To run the integration, you'll need to pull this repo and host it locally or in the cloud. Then, you can link the model
to your Label Studio project under the `models` section in the settings. To use the WatsonX.data integration,
set up a webhook in settings under `webhooks` by using the following structure for the link:
`<link to your hosted container>/data/upload` and set the triggers to `ANNOTATION_CREATED` and `ANNOTATION_UPDATED`. For more
on webhooks, see [our documentation](https://labelstud.io/guide/webhooks)

See the configuration notes at the bottom for details on how to set up your environment variables to get the system to work.

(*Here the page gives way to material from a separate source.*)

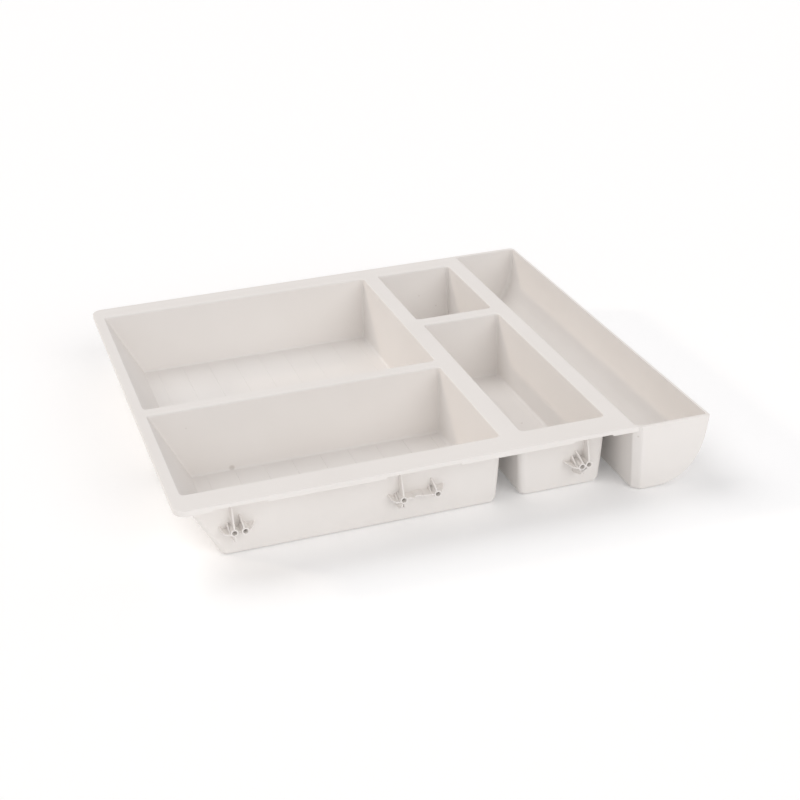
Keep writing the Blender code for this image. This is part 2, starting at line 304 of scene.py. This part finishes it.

## Setting up your label_config
For this project, we reccoment you start with the labeling config as defined below, but you can always edit it or expand it to
meet your needs! Crucially, there must be a `<TextArea>` tag for the model to insert its response into.

<View>
<Style>
.lsf-main-content.lsf-requesting .prompt::before { content: ' loading...'; color: #808080; }

.text-container {
background-color: white;
border-radius: 10px;
box-shadow: 0px 4px 6px rgba(0, 0, 0, 0.1);
padding: 20px;
font-family: 'Courier New', monospace;
line-height: 1.6;
font-size: 16px;
}
</Style>
<Header value="Context:"/>
<View className="text-container">
<Text name="context" value="$text"/>
</View>
<Header value="Prompt:"/>
<View className="prompt">
<TextArea name="prompt"
toName="context"
rows="4"
editable="true"
maxSubmissions="1"
showSubmitButton="false"
placeholder="Type your prompt here then Shift+Enter..."
/>
</View>
<Header value="Response:"/>
<TextArea name="response"
toName="context"
rows="4"
editable="true"
maxSubmissions="1"
showSubmitButton="false"
smart="false"
placeholder="Generated response will appear here..."
/>
<Header value="Overall response quality:"/>
<Rating name="rating" toName="context"/>
</View>


## Setting up WatsonX.Data
To use your WatsonX.data integration, follow the steps below.
1. First, get the host and port information of the engine that you'll be using. To do this, navigate to the Infrastructure Manager
on the left sidebar of your WatsonX.data page and select the Infrastructure Manager. Change to list view by clicking the symbol in
the upper right hand corner. From there, click on the name of the engine you'll be using. This will bring up a pop up window,
where you can see the host and port information under "host". The port is the part after the `:` at the end of the url.
2. Next, make sure your catalog is set up. To create a new catalog, follow [these instructions](https://dataplatform.cloud.ibm.com/docs/content/wsj/catalog/create-catalog.html?context=wx&locale=en)
3. Once your catalog is set up, make sure that the correct schema is also set up. Navigate to your Data Manager and select `create` to create a new schema
4. With all of this information, you're ready to update the environment variables listed at the bottom of this page and get started with your WatsonX.data integration!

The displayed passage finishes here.